• Work to do:
Determine how many lines in the entries below include "code". The reply should be that number and nothing else.

• Excerpted records:
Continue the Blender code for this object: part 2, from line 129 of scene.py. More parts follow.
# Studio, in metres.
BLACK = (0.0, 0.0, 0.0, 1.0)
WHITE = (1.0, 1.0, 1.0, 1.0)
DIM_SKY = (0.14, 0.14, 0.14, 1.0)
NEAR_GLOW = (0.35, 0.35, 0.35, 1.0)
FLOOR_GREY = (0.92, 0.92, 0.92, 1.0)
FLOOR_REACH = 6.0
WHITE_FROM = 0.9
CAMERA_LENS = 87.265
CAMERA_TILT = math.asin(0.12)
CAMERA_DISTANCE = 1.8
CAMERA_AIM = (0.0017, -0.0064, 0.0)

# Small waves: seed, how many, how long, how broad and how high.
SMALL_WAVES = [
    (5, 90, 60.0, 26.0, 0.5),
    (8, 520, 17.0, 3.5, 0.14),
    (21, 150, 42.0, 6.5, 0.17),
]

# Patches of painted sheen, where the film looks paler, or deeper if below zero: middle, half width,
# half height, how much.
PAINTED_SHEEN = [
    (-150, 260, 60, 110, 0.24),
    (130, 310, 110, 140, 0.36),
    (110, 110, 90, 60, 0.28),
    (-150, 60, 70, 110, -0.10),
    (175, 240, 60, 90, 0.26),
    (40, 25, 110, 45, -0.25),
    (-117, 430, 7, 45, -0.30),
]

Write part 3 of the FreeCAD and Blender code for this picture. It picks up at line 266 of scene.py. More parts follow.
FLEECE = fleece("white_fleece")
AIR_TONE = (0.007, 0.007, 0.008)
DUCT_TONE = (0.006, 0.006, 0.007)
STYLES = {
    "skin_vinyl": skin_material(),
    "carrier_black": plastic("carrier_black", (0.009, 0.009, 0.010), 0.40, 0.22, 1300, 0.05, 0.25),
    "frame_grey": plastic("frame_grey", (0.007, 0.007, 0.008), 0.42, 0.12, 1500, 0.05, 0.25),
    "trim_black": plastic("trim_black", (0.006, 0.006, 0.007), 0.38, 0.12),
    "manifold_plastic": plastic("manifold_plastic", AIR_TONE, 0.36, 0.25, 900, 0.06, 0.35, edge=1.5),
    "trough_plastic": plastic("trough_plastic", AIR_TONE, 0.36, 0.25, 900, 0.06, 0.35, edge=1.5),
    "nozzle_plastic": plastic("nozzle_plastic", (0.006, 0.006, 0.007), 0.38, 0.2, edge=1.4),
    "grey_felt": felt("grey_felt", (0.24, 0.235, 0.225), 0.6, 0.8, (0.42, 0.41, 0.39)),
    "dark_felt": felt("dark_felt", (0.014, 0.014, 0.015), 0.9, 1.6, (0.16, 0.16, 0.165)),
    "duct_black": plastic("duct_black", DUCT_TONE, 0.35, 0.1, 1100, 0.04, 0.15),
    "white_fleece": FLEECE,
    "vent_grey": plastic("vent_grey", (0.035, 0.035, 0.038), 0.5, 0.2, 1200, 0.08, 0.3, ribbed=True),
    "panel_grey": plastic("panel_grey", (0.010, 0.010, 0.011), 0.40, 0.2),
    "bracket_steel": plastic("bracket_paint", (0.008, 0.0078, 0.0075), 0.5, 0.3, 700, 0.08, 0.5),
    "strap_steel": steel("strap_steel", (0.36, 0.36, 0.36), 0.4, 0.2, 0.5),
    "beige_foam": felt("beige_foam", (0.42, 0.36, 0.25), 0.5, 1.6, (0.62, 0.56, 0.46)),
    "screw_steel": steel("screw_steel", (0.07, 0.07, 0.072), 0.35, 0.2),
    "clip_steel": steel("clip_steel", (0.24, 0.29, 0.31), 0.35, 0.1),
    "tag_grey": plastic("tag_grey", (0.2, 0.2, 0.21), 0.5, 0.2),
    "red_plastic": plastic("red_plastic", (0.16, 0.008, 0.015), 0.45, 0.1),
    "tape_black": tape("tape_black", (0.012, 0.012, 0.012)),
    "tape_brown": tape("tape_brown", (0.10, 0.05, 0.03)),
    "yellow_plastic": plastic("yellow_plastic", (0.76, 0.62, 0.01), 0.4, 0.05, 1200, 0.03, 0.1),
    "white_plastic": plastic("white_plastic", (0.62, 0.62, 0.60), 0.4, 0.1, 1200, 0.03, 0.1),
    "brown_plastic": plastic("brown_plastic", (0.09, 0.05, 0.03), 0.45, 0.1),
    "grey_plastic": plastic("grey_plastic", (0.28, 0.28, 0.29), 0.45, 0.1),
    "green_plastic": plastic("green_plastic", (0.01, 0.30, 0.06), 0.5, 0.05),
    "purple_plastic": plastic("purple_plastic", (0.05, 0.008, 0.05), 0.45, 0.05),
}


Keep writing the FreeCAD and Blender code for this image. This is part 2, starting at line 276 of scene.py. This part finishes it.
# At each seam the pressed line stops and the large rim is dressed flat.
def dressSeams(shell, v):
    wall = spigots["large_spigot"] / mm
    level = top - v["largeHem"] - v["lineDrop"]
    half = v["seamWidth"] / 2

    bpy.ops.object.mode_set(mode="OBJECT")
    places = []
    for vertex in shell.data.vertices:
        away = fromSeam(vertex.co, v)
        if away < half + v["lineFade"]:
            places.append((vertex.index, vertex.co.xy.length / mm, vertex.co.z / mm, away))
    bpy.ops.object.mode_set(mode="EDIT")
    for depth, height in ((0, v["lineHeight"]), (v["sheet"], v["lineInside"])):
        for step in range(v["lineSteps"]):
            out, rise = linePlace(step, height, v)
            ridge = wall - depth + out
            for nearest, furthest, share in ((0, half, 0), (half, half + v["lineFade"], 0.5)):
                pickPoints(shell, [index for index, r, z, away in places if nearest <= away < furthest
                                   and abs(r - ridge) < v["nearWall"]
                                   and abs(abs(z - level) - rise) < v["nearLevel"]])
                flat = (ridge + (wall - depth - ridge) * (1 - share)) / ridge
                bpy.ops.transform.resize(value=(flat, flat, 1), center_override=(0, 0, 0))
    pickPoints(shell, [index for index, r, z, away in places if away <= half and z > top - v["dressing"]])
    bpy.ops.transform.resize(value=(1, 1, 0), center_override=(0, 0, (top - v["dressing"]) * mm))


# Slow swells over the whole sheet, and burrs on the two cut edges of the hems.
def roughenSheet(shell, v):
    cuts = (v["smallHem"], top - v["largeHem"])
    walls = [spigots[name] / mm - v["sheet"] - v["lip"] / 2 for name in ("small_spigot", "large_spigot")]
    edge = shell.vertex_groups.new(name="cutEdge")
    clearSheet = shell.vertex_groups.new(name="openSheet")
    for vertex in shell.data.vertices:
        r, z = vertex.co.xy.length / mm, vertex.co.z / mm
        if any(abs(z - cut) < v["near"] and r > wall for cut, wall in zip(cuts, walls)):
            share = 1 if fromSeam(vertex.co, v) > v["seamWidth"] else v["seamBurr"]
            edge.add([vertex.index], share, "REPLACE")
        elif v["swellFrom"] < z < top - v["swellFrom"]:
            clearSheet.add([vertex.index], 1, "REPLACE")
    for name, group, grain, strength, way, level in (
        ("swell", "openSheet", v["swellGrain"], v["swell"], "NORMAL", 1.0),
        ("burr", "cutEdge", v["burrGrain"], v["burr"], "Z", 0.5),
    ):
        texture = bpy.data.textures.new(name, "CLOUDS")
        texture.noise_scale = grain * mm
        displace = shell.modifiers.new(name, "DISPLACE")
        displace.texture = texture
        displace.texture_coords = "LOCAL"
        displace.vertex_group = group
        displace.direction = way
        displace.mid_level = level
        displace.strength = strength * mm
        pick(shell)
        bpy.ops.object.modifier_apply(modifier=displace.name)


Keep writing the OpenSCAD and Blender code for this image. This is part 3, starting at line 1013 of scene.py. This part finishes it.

• Answer to this exercise:
4